SET PROBLEM → Gather each line in the entries that includes the string "members".

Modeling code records
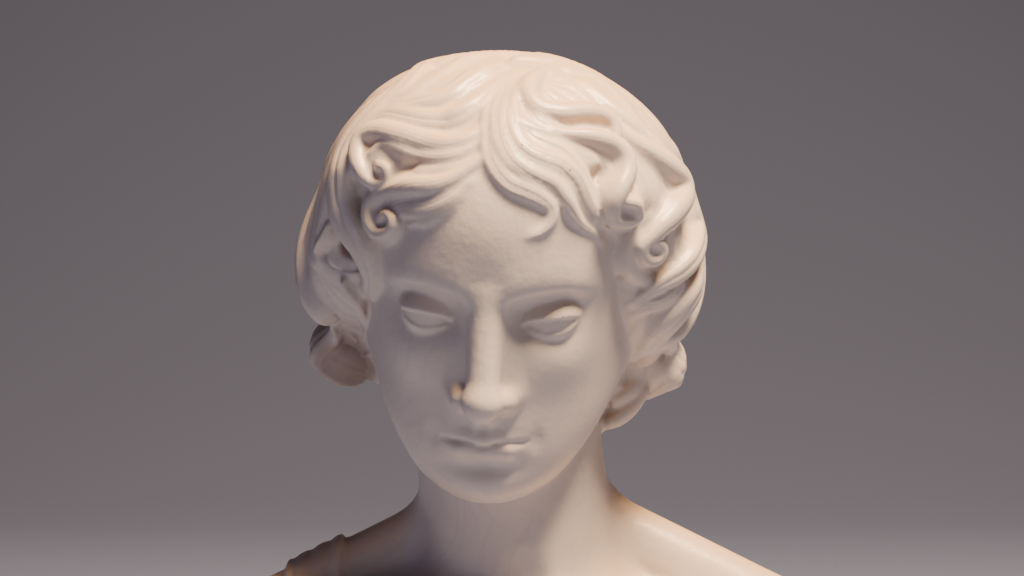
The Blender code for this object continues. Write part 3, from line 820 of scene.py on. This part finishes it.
def measured(points, reach, probes=3):
    high = points[:, 2] > HEAD_BOTTOM
    low = points[:, 2] < BODY_TOP
    near = [nearest(to_head(points[high]), made, reach) for made in LOCKS]
    found = []
    for k in range(probes + 1):
        here = points + (PROBE * np.eye(3)[k - 1] if k else 0)
        head = np.full(len(points), 1e3)
        head[high] = head_field(to_head(here[high]), near)
        trunk = np.full(len(points), 1e3)
        trunk[low] = body(here[low])
        found.append(join(trunk, head, NECK_CREASE))
    slope = [(d - found[0]) / PROBE for d in found[1:]]
    return found[0], np.stack(slope, 1) if slope else None


def shared_out(work, points):
    shares = np.array_split(points, max(WORKERS, len(points) // POINTS_AT_ONCE))
    with ThreadPoolExecutor(WORKERS) as workers:
        return list(workers.map(work, shares))


# %% [markdown]
# ## Carving
# The block is a few balls. A Remesh modifier turns them into one even skin of
# squares. Each point then steps down the slope until it is the wished distance
# from the form, and the skin is eased between steps so that its squares stay even.
# The first pass stops 12 parts off, as a sculptor leaves stone for later, and each
# pass after it has a finer grain.

# %% The block and its skin
def linked(obj):
    bpy.context.scene.collection.objects.link(obj)
    return obj


def rough_block(name, eggs):
    bm = bmesh.new()
    for centre, radii in eggs:
        grown = bmesh.ops.create_icosphere(bm, subdivisions=4, radius=1.0)
        bmesh.ops.scale(bm, vec=radii, verts=grown["verts"])
        bmesh.ops.translate(bm, vec=centre, verts=grown["verts"])
    mesh = bpy.data.meshes.new(name)
    bm.to_mesh(mesh)
    bm.free()
    return linked(bpy.data.objects.new(name, mesh))


def modified(obj, kind, **settings):
    """Puts one modifier on and keeps what it makes."""
    step = obj.modifiers.new("step", kind)
    for key, value in settings.items():
        setattr(step, key, value)
    graph = bpy.context.evaluated_depsgraph_get()
    made = bpy.data.meshes.new_from_object(obj.evaluated_get(graph))
    obj.modifiers.clear()
    old = obj.data
    obj.data = made
    bpy.data.meshes.remove(old)


# %% Driving the skin onto the form
EASED = 0.4
SETTLED = 0.03


def read(mesh, name):
    flat = np.empty(len(mesh.vertices) * 3, np.float32)
    mesh.vertices.foreach_get(name, flat)
    return flat.reshape(-1, 3).astype(float)


def placed(mesh, points):
    mesh.vertices.foreach_set("co", points.astype(np.float32).ravel())
    mesh.update()


def driven(obj, offset, steps, most, reach):
    mesh = obj.data
    p = read(mesh, "co")
    ends = np.empty(len(mesh.edges) * 2, np.int32)
    mesh.edges.foreach_get("vertices", ends)
    ends = ends.reshape(-1, 2)
    count = np.bincount(ends.ravel(), minlength=len(p)).astype(float)
    busy = np.arange(len(p))
    for step in range(steps):
        if step < 2:
            total = np.zeros_like(p)
            for k in range(3):
                total[:, k] += np.bincount(ends[:, 0], p[ends[:, 1], k], len(p))
                total[:, k] += np.bincount(ends[:, 1], p[ends[:, 0], k], len(p))
            p = p + EASED * (total / count[:, None] - p)
        found = shared_out(lambda share: measured(share, reach), p[busy])
        d = np.concatenate([a for a, _ in found])
        slope = np.concatenate([b for _, b in found])
        move = slope * ((d - offset) / np.maximum((slope * slope).sum(1), 0.25))[:, None]
        size = length(move)
        p[busy] = p[busy] - move * np.minimum(1, most / np.maximum(size, 1e-9))[:, None]
        if step:
            busy = busy[size > SETTLED]
    placed(mesh, p)


GRAIN = 1.3
bust = rough_block("carved_bust", [((-14, -10, 285), (140, 130, 150)),
                                   ((0, 5, 180), (90, 90, 110)),
                                   ((0, 0, 50), (215, 130, 115))])
# Distance left on, grain, steps, longest move, and reach of the locks.
for offset, grain, steps, most, reach in [(12, 8, 6, 12, 19), (4, 5, 4, 6, 15), (0, 3, 4, 4, 7),
                                          (0, 1.4 * GRAIN, 4, 2, 3), (0, GRAIN, 4, 1, 2)]:
    modified(bust, "REMESH", mode="VOXEL", voxel_size=grain, adaptivity=0)
    driven(bust, offset, steps, most, reach)
    print("grain", grain, "points", len(bust.data.vertices))

# %% [markdown]
# ## Sawing
# The underside and the arms are sawn flat. The skin is then thinned to fewer
# triangles, mostly on the smooth chest. Rubbing with grit takes the last tool marks
# off marble, and two light rounds of smoothing do the same here. They keep off the
# sawn edges, which stay crisp.

# %% Saw, thin and scale
MOST_TRIANGLES = 194000
RUBBING = 2
SAWN_EDGE = 2.0


def sawn(obj, planes):
    bm = bmesh.new()
    bm.from_mesh(obj.data)
    for point, away in planes:
        everything = bm.verts[:] + bm.edges[:] + bm.faces[:]
        done = bmesh.ops.bisect_plane(bm, geom=everything, dist=1e-4, plane_co=point,
                                      plane_no=away, clear_outer=True)
        rim = [e for e in done["geom_cut"] if isinstance(e, bmesh.types.BMEdge)]
        bmesh.ops.contextual_create(bm, geom=rim)
    bmesh.ops.triangulate(bm, faces=bm.faces[:])
    bmesh.ops.recalc_face_normals(bm, faces=bm.faces[:])
    count = len(bm.faces)
    bm.to_mesh(obj.data)
    bm.free()
    return count


side_cut = ARM_CUT / PART
triangles = sawn(bust, [((0, 0, FLOOR), (0, 0, -1)),
                        ((side_cut, 0, 0), (1, 0, 0)),
                        ((-side_cut, 0, 0), (-1, 0, 0))])
if triangles > MOST_TRIANGLES:
    modified(bust, "DECIMATE", ratio=MOST_TRIANGLES / triangles)
rubbed = bust.vertex_groups.new(name="rubbed")
rubbed.add([v.index for v in bust.data.vertices
            if v.co.z > FLOOR + SAWN_EDGE and abs(v.co.x) < side_cut - SAWN_EDGE], 1.0, "REPLACE")
modified(bust, "SMOOTH", factor=0.5, iterations=RUBBING, vertex_group="rubbed")
bust.vertex_groups.clear()
bust.data.shade_smooth()
bust.data.set_sharp_from_angle(angle=math.radians(50))
print("triangles", len(bust.data.polygons))

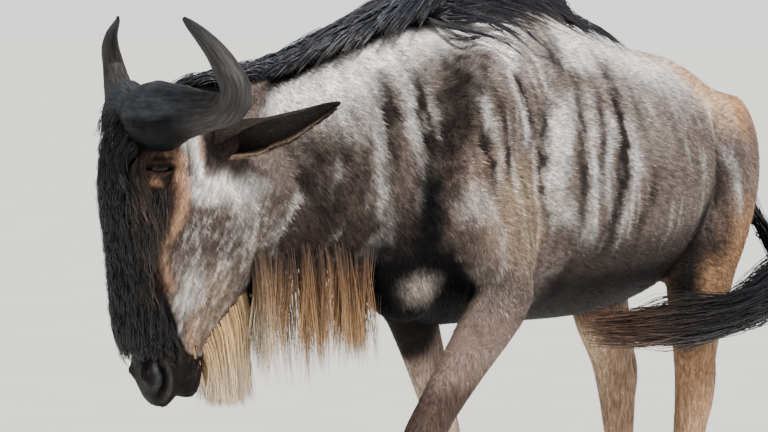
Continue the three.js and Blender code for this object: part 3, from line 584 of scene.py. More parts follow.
def end_at_hoofs(points):
    """Ends the skin of each leg flat, just above the top of its hoof."""
    moved = points.copy()
    for at, tip in FEET:
        turn = foot_turn(tip)
        local = (moved - at) @ turn
        own = (np.abs(local[:, 0]) < 70) & (np.abs(local[:, 1]) < 80) & (local[:, 2] < 1.5)
        local[own, 2] = 1.5
        moved[own] = local[own] @ turn.T + at
    return moved


def smoothed(points, edges, weight, rounds):
    """Moves each point towards its neighbours, by its own weight, some rounds over."""
    moved = points.copy()
    count = np.bincount(edges.ravel(), minlength=len(points))[:, None]
    for _ in range(rounds):
        total = np.zeros_like(moved)
        np.add.at(total, edges[:, 0], moved[edges[:, 1]])
        np.add.at(total, edges[:, 1], moved[edges[:, 0]])
        moved += (total / count - moved) * weight[:, None]
    return moved


def edges_of(obj):
    flat = np.empty(len(obj.data.edges) * 2, np.int32)
    obj.data.edges.foreach_get("vertices", flat)
    return flat.reshape(-1, 2)


skin_points = points_of(skin)
_, head_down, head_out = face_measures(skin_points)
on_trunk = ease(780, 860, skin_points[:, 2]) * (1 - ease(-230, -150, head_out) * (head_down > -90))
skin_points = smoothed(skin_points, edges_of(skin), 0.5 * on_trunk, 40)
move_to(skin, skin_points)
skin_points = shape_features(skin_points, normals_of(skin))
skin_points = end_at_hoofs(skin_points)
move_to(skin, skin_points)


# Markings, the same on skin and coat


def dye(code):
    """A linear colour from the usual six figures."""
    part = np.array([int(code[i:i + 2], 16) for i in (0, 2, 4)]) / 255
    return np.where(part <= 0.04045, part / 12.92, ((part + 0.055) / 1.055) ** 2.4)


# The coat's silver is made brighter than its own colour, as painted sheen of the lit hair
SILVER_SHEEN, ASH, TAUPE, SLATE = dye("e9e5e3"), dye("857c77"), dye("615650"), dye("3c3532")
UMBER, SOOT, INK = dye("2f2622"), dye("171312"), dye("09080a")
SAND, TAN, FAWN, ROSE = dye("b8977a"), dye("a0744f"), dye("86725f"), dye("8a7469")
CHALK = dye("f3ede8")
BARE, DUN = dye("151212"), dye("685c56")
BROWN, CORK = dye("43332a"), dye("b78f72")
BRINDLE_DARK, BRISKET_HIGHLIGHT = dye("211b19"), dye("8f857e")
LEG_GREY, SHIN_PALE, KNEE_DARK = dye("7d6960"), dye("c3a995"), dye("3a2c25")
ELBOW_PALE, THIGH_PALE = dye("a08b80"), dye("cdb292")
CHIN_TAN, RIM_GREY, WING_HIGHLIGHT = dye("9c7a60"), dye("3c3837"), dye("393a3d")


def neck_middle(y):
    """How far the middle of the neck is from x = 0, which it leaves towards the animal's right."""
    return np.interp(y, (-575, -490, -400, -300, -170, 0), (-200, -152, -100, -50, -10, 0))


def drift(points, scale, seed):
    """Soft random values from -1 to 1 that change over the given distances."""
    cell = points / np.asarray(scale, float) + 1000
    low = np.floor(cell).astype(np.int64)
    part = cell - low
    part = part * part * (3 - 2 * part)
    total = np.zeros(len(points))
    for corner in np.ndindex(2, 2, 2):
        at = low + corner
        code = (at[:, 0] * 73856093) ^ (at[:, 1] * 19349663) ^ (at[:, 2] * 83492791) ^ (seed * 2654435761)
        code = (code ^ (code >> 13)) * 1274126177
        value = ((code ^ (code >> 16)) & 0xFFFF) / 32767.5 - 1
        share = np.prod(np.where(corner, part, 1 - part), axis=1)
        total += value * share
    return total


# Dark stripes on the animal's left, mirrored on its right: reach in millimetres, strength and course
STRIPES = (
    (12, 0.9, ((24, -308, 1187), (41, -320, 1145), (53, -328, 1093), (61, -333, 1038), (57, -331, 998))),
    (14, 1.0, ((59, -241, 1186), (77, -252, 1136), (91, -257, 1087), (97, -251, 1024), (105, -260, 957))),
    (14, 0.85, ((57, -139, 1229), (107, -191, 1158), (129, -216, 1090), (125, -232, 1024))),
    (13, 0.75, ((57, -70, 1271), (99, -116, 1227), (135, -164, 1181), (142, -192, 1130), (141, -214, 1081))),
    (8, 0.9, ((162, -177, 1095), (168, -177, 1063), (170, -169, 1022), (172, -176, 963))),
    (9, 0.85, ((160, -135, 1163), (169, -126, 1132), (175, -118, 1094), (180, -115, 1044), (181, -109, 997))),
    (8, 0.8, ((136, -34, 1216), (125, 14, 1176), (143, 19, 1141), (162, 9, 1083), (171, -9, 1045))),
    (7, 0.9, ((155, 107, 1133), (175, 50, 1054), (187, 22, 970), (187, 52, 882))),
    (13, 0.75, ((91, 215, 1250), (119, 186, 1211), (142, 159, 1164))),
    (9, 0.6, ((-19, -437, 1082), (-4, -433, 1042), (6, -421, 996))),
    (9, 0.75, ((-2, -414, 1094), (6, -414, 1062), (17, -410, 1025), (20, -393, 976))),
    (15, 1.0, ((-54, -487, 1064), (-39, -483, 1026), (-27, -467, 978), (-19, -424, 924))),
    (10, 0.7, ((-36, -470, 1090), (-22, -458, 1050), (-10, -440, 1000), (-4, -410, 950))),
    (10, 0.55, ((20, -372, 1112), (28, -377, 1071), (33, -379, 1014), (27, -375, 957))),
    (10, 0.8, (
        (140, 207, 1175), (157, 197, 1142), (183, 169, 1070), (203, 154, 996), (203, 138, 923),
        (192, 130, 858))),
    (7, 0.65, ((156, 282, 1153), (181, 259, 1107), (202, 232, 1032), (212, 206, 970))),
    (13, 0.95, (
        (136, 353, 1191), (175, 325, 1124), (200, 315, 1065), (217, 290, 1000), (220, 268, 931),
        (210, 246, 862), (189, 235, 808))),
    (9, 0.45, ((142, 415, 1180), (178, 395, 1122), (202, 385, 1071))),
    (12, 0.6, ((229, 412, 985), (228, 376, 926), (223, 345, 873), (204, 339, 819))),
    (6, 0.7, ((159, 784, 1093), (187, 747, 1011), (187, 739, 928), (184, 711, 863), (180, 702, 809))),
)
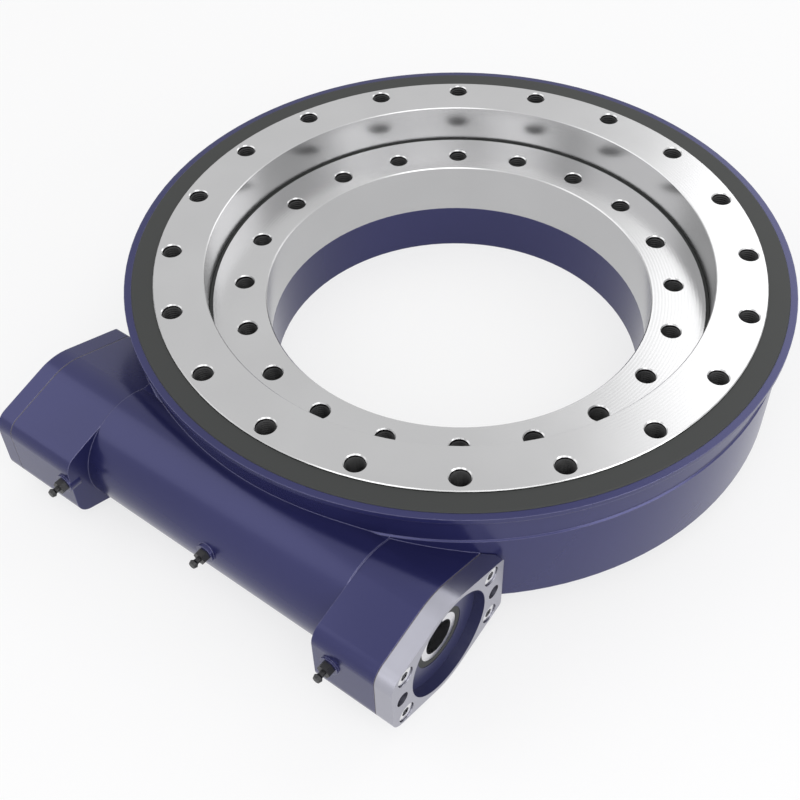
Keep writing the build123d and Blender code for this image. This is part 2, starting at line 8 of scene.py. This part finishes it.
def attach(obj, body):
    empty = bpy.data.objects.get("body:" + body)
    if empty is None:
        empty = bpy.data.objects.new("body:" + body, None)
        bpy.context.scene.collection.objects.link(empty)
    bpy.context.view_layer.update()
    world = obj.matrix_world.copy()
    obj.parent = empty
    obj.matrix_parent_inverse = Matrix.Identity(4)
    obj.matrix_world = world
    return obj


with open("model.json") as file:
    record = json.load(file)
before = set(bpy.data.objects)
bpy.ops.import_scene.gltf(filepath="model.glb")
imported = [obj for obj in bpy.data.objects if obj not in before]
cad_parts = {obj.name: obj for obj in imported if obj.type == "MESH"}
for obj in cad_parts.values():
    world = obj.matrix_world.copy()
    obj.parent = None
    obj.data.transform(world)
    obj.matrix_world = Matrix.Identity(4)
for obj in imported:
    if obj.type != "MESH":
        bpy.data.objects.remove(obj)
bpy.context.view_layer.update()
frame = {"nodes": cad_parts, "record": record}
nodes = frame["nodes"]
mounts = {mount["name"]: mount for mount in frame["record"]["mounts"]}
print("frame loaded,", len(nodes), "nodes")


def feed(tree, socket, source):
    # a socket takes another node's output or a plain value
    if isinstance(source, bpy.types.NodeSocket):
        tree.links.new(source, socket)
    else:
        socket.default_value = source


def mathStep(tree, operation, *sources):
    node = tree.nodes.new("ShaderNodeMath")
    node.operation = operation
    for socket, source in zip(node.inputs, sources):
        feed(tree, socket, source)
    return node.outputs[0]


def vectorStep(tree, operation, *sources):
    node = tree.nodes.new("ShaderNodeVectorMath")
    node.operation = operation
    for socket, source in zip(node.inputs, sources):
        feed(tree, socket, source)
    return node.outputs["Value" if operation in ("LENGTH", "DOT_PRODUCT") else "Vector"]


def mixColours(tree, factor, first, second):
    node = tree.nodes.new("ShaderNodeMix")
    node.data_type = "RGBA"
    feed(tree, node.inputs[0], factor)
    feed(tree, node.inputs[6], first)
    feed(tree, node.inputs[7], second)
    return node.outputs[2]


def noiseStep(tree, place, scale, detail):
    node = tree.nodes.new("ShaderNodeTexNoise")
    node.inputs["Detail"].default_value = detail
    feed(tree, node.inputs["Vector"], place)
    feed(tree, node.inputs["Scale"], scale)
    return node.outputs["Fac"]


def opaque(colour):
    return (*colour, 1.0)


def makeMaterial(name):
    material = bpy.data.materials.new(name)
    material.use_nodes = True
    tree = material.node_tree
    return material, tree, tree.nodes["Principled BSDF"]


surface = {"cloudDetail": 4.0, "grainDetail": 2.0, "bumpDistance": 0.0005, "coatRoughness": 0.12}


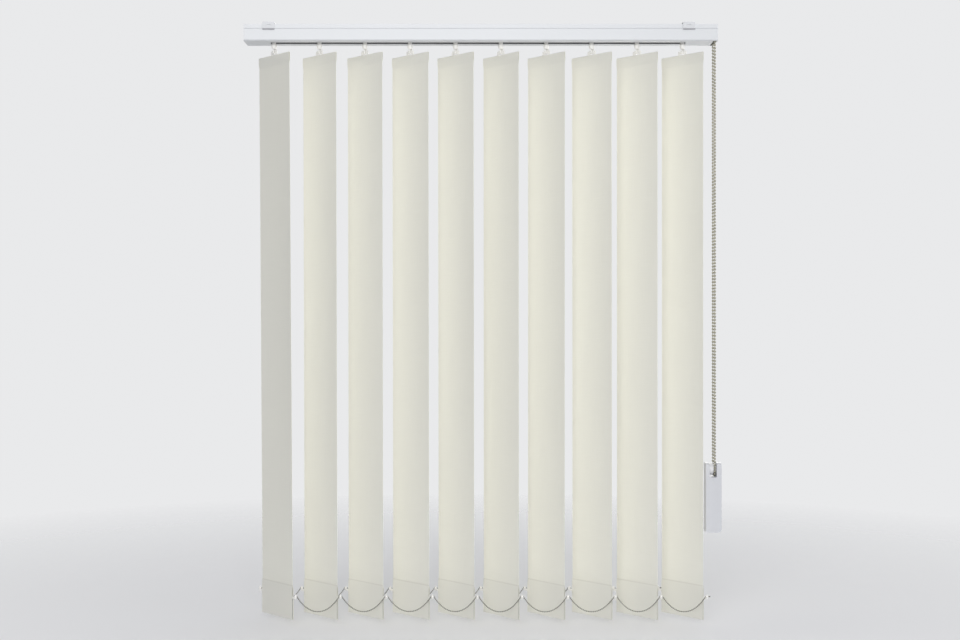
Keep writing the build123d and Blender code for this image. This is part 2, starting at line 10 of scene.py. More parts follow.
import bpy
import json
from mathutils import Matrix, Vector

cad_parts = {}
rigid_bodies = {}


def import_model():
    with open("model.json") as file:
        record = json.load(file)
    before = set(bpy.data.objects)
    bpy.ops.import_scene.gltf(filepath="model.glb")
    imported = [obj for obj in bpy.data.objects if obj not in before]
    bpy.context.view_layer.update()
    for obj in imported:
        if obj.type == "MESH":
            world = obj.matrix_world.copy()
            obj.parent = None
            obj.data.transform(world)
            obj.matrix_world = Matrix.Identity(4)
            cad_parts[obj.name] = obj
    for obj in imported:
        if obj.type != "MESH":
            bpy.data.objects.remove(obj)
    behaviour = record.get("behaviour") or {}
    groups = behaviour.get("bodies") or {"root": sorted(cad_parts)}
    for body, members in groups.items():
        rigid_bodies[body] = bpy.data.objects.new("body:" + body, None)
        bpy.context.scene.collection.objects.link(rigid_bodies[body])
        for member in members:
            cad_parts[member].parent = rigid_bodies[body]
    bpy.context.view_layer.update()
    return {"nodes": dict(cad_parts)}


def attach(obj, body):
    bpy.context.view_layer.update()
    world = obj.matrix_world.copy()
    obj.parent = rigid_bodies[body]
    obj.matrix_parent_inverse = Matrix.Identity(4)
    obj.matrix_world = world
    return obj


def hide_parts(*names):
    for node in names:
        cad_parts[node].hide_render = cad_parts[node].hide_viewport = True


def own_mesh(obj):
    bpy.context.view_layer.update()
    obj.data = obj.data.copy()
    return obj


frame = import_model()

# %% Other imports
import json
from math import cos, pi, radians, sin

import bpy
import numpy as np

# %% [markdown]
# ## Places on the blind
#
# Everything is in metres, in the model's own frame: X along the rail, Y away from the
# room, Z up, and zero between the two screw holes on the ceiling. A louvre is easiest
# to draw flat, with its width along u and its thickness along n. One function then
# turns it to its own angle, leans it and sets it below its carrier, so cloth, hanger,
# bottom weight and chain pins all move together.

# %% Louvre places and small differences
louvre_count = 10
louvre_pitch = 0.076
louvre_x = -0.343 + louvre_pitch * np.arange(louvre_count)
louvre_width = 0.089
rest_angle = 48.0

# degrees that each louvre has slipped on its hook, and how far its foot swings right
slip = np.array([0, 2, 2.5, 3, 0.7, -1.8, -1.2, 1, 1, 0])
lean = np.array([6.0, 2.4, 1.8, 1.5, 1.3, 0.5, -0.2, 0.8, 0.2, 0]) / 1000
bow = np.array([1.6, 1.2, -0.8, 1.0, 1.5, -0.9, 0.8, 1.1, -0.7, 1.2]) / 1000
hook_z, foot_z = -0.048, -0.991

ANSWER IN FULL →
    for body, members in groups.items():
        for member in members:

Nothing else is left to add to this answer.